The listing below should be written out exactly; please include all of it.

[Data items]
####

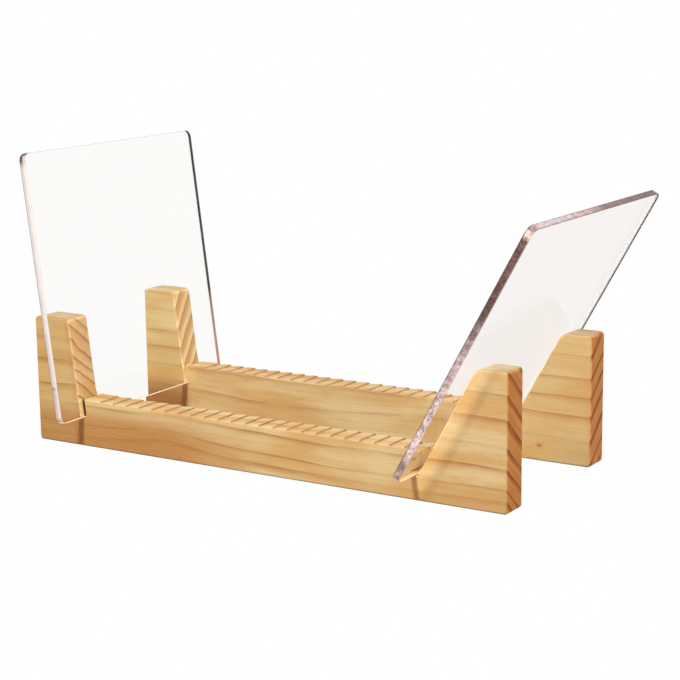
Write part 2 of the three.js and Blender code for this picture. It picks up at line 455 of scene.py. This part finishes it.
    # at the two ends the pores have drunk the oil
    season_end = t.math("MULTIPLY_ADD", t.math("SUBTRACT", pores, 0.5), 0.30, season)
    ends = t.ramp(season_end, [(0.0, c["end"]), (0.22, c["end_light"]), (0.45, c["end_warm"]), (0.66, c["end_deep"]),
                               (0.86, c["end_late"]), (1.0, c["end_late"])], colour=True)
    ends = t.mix(t.math("MULTIPLY", t.mapped(cloud, 0.36, 0.64), 0.35), ends, c["end_warm"])
    ends = t.mix(t.math("MULTIPLY", line, 0.16), ends, c["end_late"])
    ends = t.mix(t.math("MULTIPLY", t.mapped(pores, 0.50, 0.76), 0.20), ends, c["end_late"])
    # painted shade: the two ends darken toward their rear arris
    ends = t.mix(t.math("MULTIPLY", t.mapped(y, y_face + BOARD - 1.5, y_face + BOARD - 0.5), 0.80), ends, c["dark"])
    # slot walls: painted light, paler where light reaches a little way in and glowing near the top, and painted shade
    # deeper in; the steep sides of the teeth get painted shade
    depth = t.math("SUBTRACT", y, y_face)
    reach = t.mapped(x, -1.0, 1.0, lit_to, 16.5)
    walls = t.math("MULTIPLY", cut, t.math("SUBTRACT", 1.0, tip))
    inside = t.math("MULTIPLY", walls, t.mapped(z, MID_HEIGHT - 4.0, MID_HEIGHT - 1.0, 1.0, 0.0))
    bright = t.math("MULTIPLY", walls, t.mapped(z, MID_HEIGHT - 0.9, MID_HEIGHT - 0.4, 1.0, 0.0))
    # painted shade: the steep sides of the teeth, away from the slots, are toned dark brown
    step = t.math("MULTIPLY", t.mapped(z, MID_HEIGHT - 1.9, MID_HEIGHT - 1.5),
                  t.mapped(t.math("ABSOLUTE", t.math("ADD", x, 21.5)), 126.0, 127.0, 1.0, 0.0))
    unlit = t.mapped(depth, reach, t.math("ADD", reach, 1.4))
    slope = t.mix(t.math("MULTIPLY", inside, 0.8), slope, c["pale"])
    slope = t.mix(t.math("MULTIPLY", unlit, inside), slope, c["dark"])
    slope = t.mix(t.math("MULTIPLY", step, 0.80), slope, c["step"])
    # painted light: the stretch over the rear-left post is lighter for the haze of the left panel in front of it; the
    # others shift the board's tone
    for x0, x1, floor, gain in tone_and_panel_light:
        over = t.math("MULTIPLY", t.mapped(x, x0, x1), t.mapped(z, floor, floor + 8.0))
        face = t.mix(over, face, gain, blend="MULTIPLY")
    # painted sheen: the tops of the posts are toned paler and cooler, more so to the right
    crown_sheen = t.math("MULTIPLY", t.mapped(nrm.outputs[2], 0.80, 0.96), t.mapped(z, POST_HEIGHT - 3.0, POST_HEIGHT - 1.0))
    face = t.mix(t.math("MULTIPLY", crown_sheen, t.mapped(x, -20.0, 20.0, 0.6, 1.0)), face, (0.84, 0.96, 1.22),
                 blend="MULTIPLY")
    colour = t.mix(cut, face, t.mix(tip, slope, ends))
    colour = t.mix(t.mapped(z, 1.3, 0.2, 0.0, 0.75), colour, c["dark"])      # painted shade along the arris at the foot
    if knot:
        ring = t.mapped(d2, 0.05, 1.1, 1.0, 0.0)
        core = t.mapped(d2, 0.01, 0.12, 1.0, 0.0)
        colour = t.mix(t.math("MULTIPLY", ring, 0.60), colour, c["late"])
        colour = t.mix(t.math("MULTIPLY", core, 0.85), colour, c["resin"])

    rough = t.mapped(fibre, 0.3, 0.7, 0.46, 0.60)
    rough = t.math("MULTIPLY_ADD", late, -0.07, rough)
    rough = t.math("MULTIPLY_ADD", cut, 0.12, rough)
    height = t.math("MULTIPLY_ADD", fibre, 0.6, t.math("MULTIPLY", hair, 0.4))
    height = t.math("MULTIPLY_ADD", late, 0.5, height)
    bump = t.node("ShaderNodeBump")
    bump.inputs["Strength"].default_value = 0.5
    bump.inputs["Distance"].default_value = 0.00008
    t.put(bump.inputs["Height"], height)

    bsdf = t.node("ShaderNodeBsdfPrincipled")
    t.put(bsdf.inputs["Base Color"], colour)
    t.put(bsdf.inputs["Roughness"], rough)
    bsdf.inputs["Specular IOR Level"].default_value = 0.15
    # painted light: the slot walls near the mouth give off light in the wood's own colour, standing for the light the
    # acrylic carries into the slot
    lit = t.math("MULTIPLY", t.math("MULTIPLY", bright, t.math("SUBTRACT", 1.0, unlit)),
                 t.mapped(nrm.outputs[0], 0.3, 0.6))
    t.put(bsdf.inputs["Emission Color"], colour)
    t.put(bsdf.inputs["Emission Strength"], t.math("MULTIPLY", lit, 0.50))
    t.put(bsdf.inputs["Normal"], bump.outputs[0])
    t.links.new(bsdf.outputs[0], t.out.inputs["Surface"])
    return t.mat


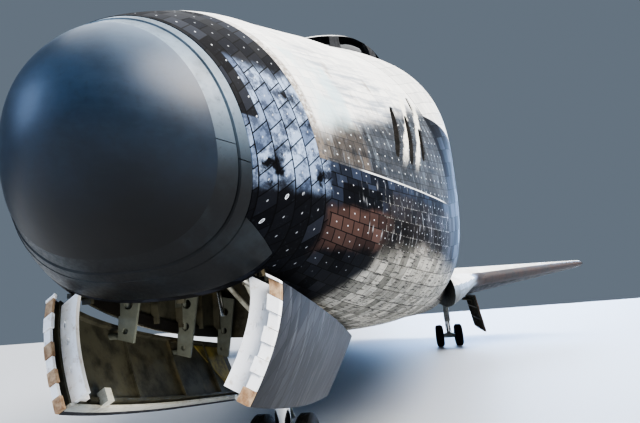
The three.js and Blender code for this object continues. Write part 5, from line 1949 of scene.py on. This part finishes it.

####

→ **Output**:
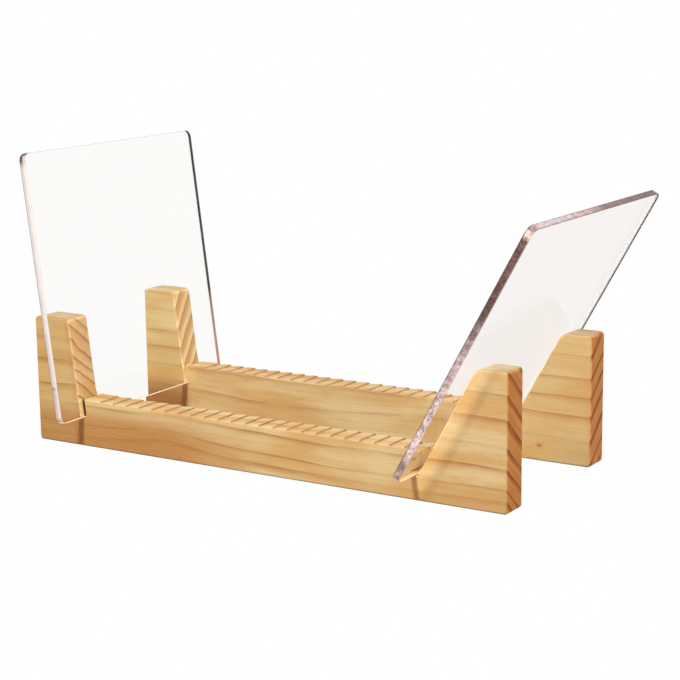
Write part 2 of the three.js and Blender code for this picture. It picks up at line 455 of scene.py. This part finishes it.
    # at the two ends the pores have drunk the oil
    season_end = t.math("MULTIPLY_ADD", t.math("SUBTRACT", pores, 0.5), 0.30, season)
    ends = t.ramp(season_end, [(0.0, c["end"]), (0.22, c["end_light"]), (0.45, c["end_warm"]), (0.66, c["end_deep"]),
                               (0.86, c["end_late"]), (1.0, c["end_late"])], colour=True)
    ends = t.mix(t.math("MULTIPLY", t.mapped(cloud, 0.36, 0.64), 0.35), ends, c["end_warm"])
    ends = t.mix(t.math("MULTIPLY", line, 0.16), ends, c["end_late"])
    ends = t.mix(t.math("MULTIPLY", t.mapped(pores, 0.50, 0.76), 0.20), ends, c["end_late"])
    # painted shade: the two ends darken toward their rear arris
    ends = t.mix(t.math("MULTIPLY", t.mapped(y, y_face + BOARD - 1.5, y_face + BOARD - 0.5), 0.80), ends, c["dark"])
    # slot walls: painted light, paler where light reaches a little way in and glowing near the top, and painted shade
    # deeper in; the steep sides of the teeth get painted shade
    depth = t.math("SUBTRACT", y, y_face)
    reach = t.mapped(x, -1.0, 1.0, lit_to, 16.5)
    walls = t.math("MULTIPLY", cut, t.math("SUBTRACT", 1.0, tip))
    inside = t.math("MULTIPLY", walls, t.mapped(z, MID_HEIGHT - 4.0, MID_HEIGHT - 1.0, 1.0, 0.0))
    bright = t.math("MULTIPLY", walls, t.mapped(z, MID_HEIGHT - 0.9, MID_HEIGHT - 0.4, 1.0, 0.0))
    # painted shade: the steep sides of the teeth, away from the slots, are toned dark brown
    step = t.math("MULTIPLY", t.mapped(z, MID_HEIGHT - 1.9, MID_HEIGHT - 1.5),
                  t.mapped(t.math("ABSOLUTE", t.math("ADD", x, 21.5)), 126.0, 127.0, 1.0, 0.0))
    unlit = t.mapped(depth, reach, t.math("ADD", reach, 1.4))
    slope = t.mix(t.math("MULTIPLY", inside, 0.8), slope, c["pale"])
    slope = t.mix(t.math("MULTIPLY", unlit, inside), slope, c["dark"])
    slope = t.mix(t.math("MULTIPLY", step, 0.80), slope, c["step"])
    # painted light: the stretch over the rear-left post is lighter for the haze of the left panel in front of it; the
    # others shift the board's tone
    for x0, x1, floor, gain in tone_and_panel_light:
        over = t.math("MULTIPLY", t.mapped(x, x0, x1), t.mapped(z, floor, floor + 8.0))
        face = t.mix(over, face, gain, blend="MULTIPLY")
    # painted sheen: the tops of the posts are toned paler and cooler, more so to the right
    crown_sheen = t.math("MULTIPLY", t.mapped(nrm.outputs[2], 0.80, 0.96), t.mapped(z, POST_HEIGHT - 3.0, POST_HEIGHT - 1.0))
    face = t.mix(t.math("MULTIPLY", crown_sheen, t.mapped(x, -20.0, 20.0, 0.6, 1.0)), face, (0.84, 0.96, 1.22),
                 blend="MULTIPLY")
    colour = t.mix(cut, face, t.mix(tip, slope, ends))
    colour = t.mix(t.mapped(z, 1.3, 0.2, 0.0, 0.75), colour, c["dark"])      # painted shade along the arris at the foot
    if knot:
        ring = t.mapped(d2, 0.05, 1.1, 1.0, 0.0)
        core = t.mapped(d2, 0.01, 0.12, 1.0, 0.0)
        colour = t.mix(t.math("MULTIPLY", ring, 0.60), colour, c["late"])
        colour = t.mix(t.math("MULTIPLY", core, 0.85), colour, c["resin"])

    rough = t.mapped(fibre, 0.3, 0.7, 0.46, 0.60)
    rough = t.math("MULTIPLY_ADD", late, -0.07, rough)
    rough = t.math("MULTIPLY_ADD", cut, 0.12, rough)
    height = t.math("MULTIPLY_ADD", fibre, 0.6, t.math("MULTIPLY", hair, 0.4))
    height = t.math("MULTIPLY_ADD", late, 0.5, height)
    bump = t.node("ShaderNodeBump")
    bump.inputs["Strength"].default_value = 0.5
    bump.inputs["Distance"].default_value = 0.00008
    t.put(bump.inputs["Height"], height)

    bsdf = t.node("ShaderNodeBsdfPrincipled")
    t.put(bsdf.inputs["Base Color"], colour)
    t.put(bsdf.inputs["Roughness"], rough)
    bsdf.inputs["Specular IOR Level"].default_value = 0.15
    # painted light: the slot walls near the mouth give off light in the wood's own colour, standing for the light the
    # acrylic carries into the slot
    lit = t.math("MULTIPLY", t.math("MULTIPLY", bright, t.math("SUBTRACT", 1.0, unlit)),
                 t.mapped(nrm.outputs[0], 0.3, 0.6))
    t.put(bsdf.inputs["Emission Color"], colour)
    t.put(bsdf.inputs["Emission Strength"], t.math("MULTIPLY", lit, 0.50))
    t.put(bsdf.inputs["Normal"], bump.outputs[0])
    t.links.new(bsdf.outputs[0], t.out.inputs["Surface"])
    return t.mat


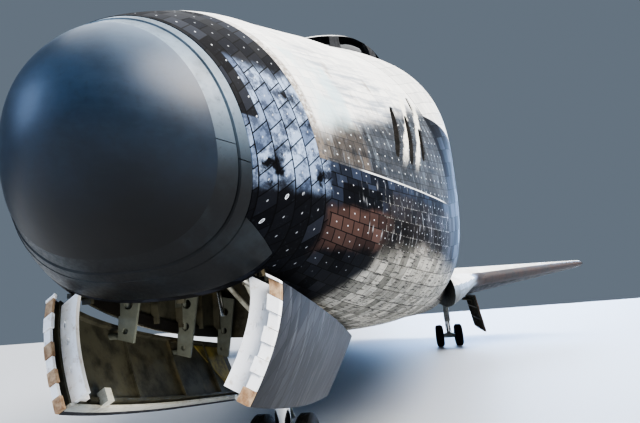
The three.js and Blender code for this object continues. Write part 5, from line 1949 of scene.py on. This part finishes it.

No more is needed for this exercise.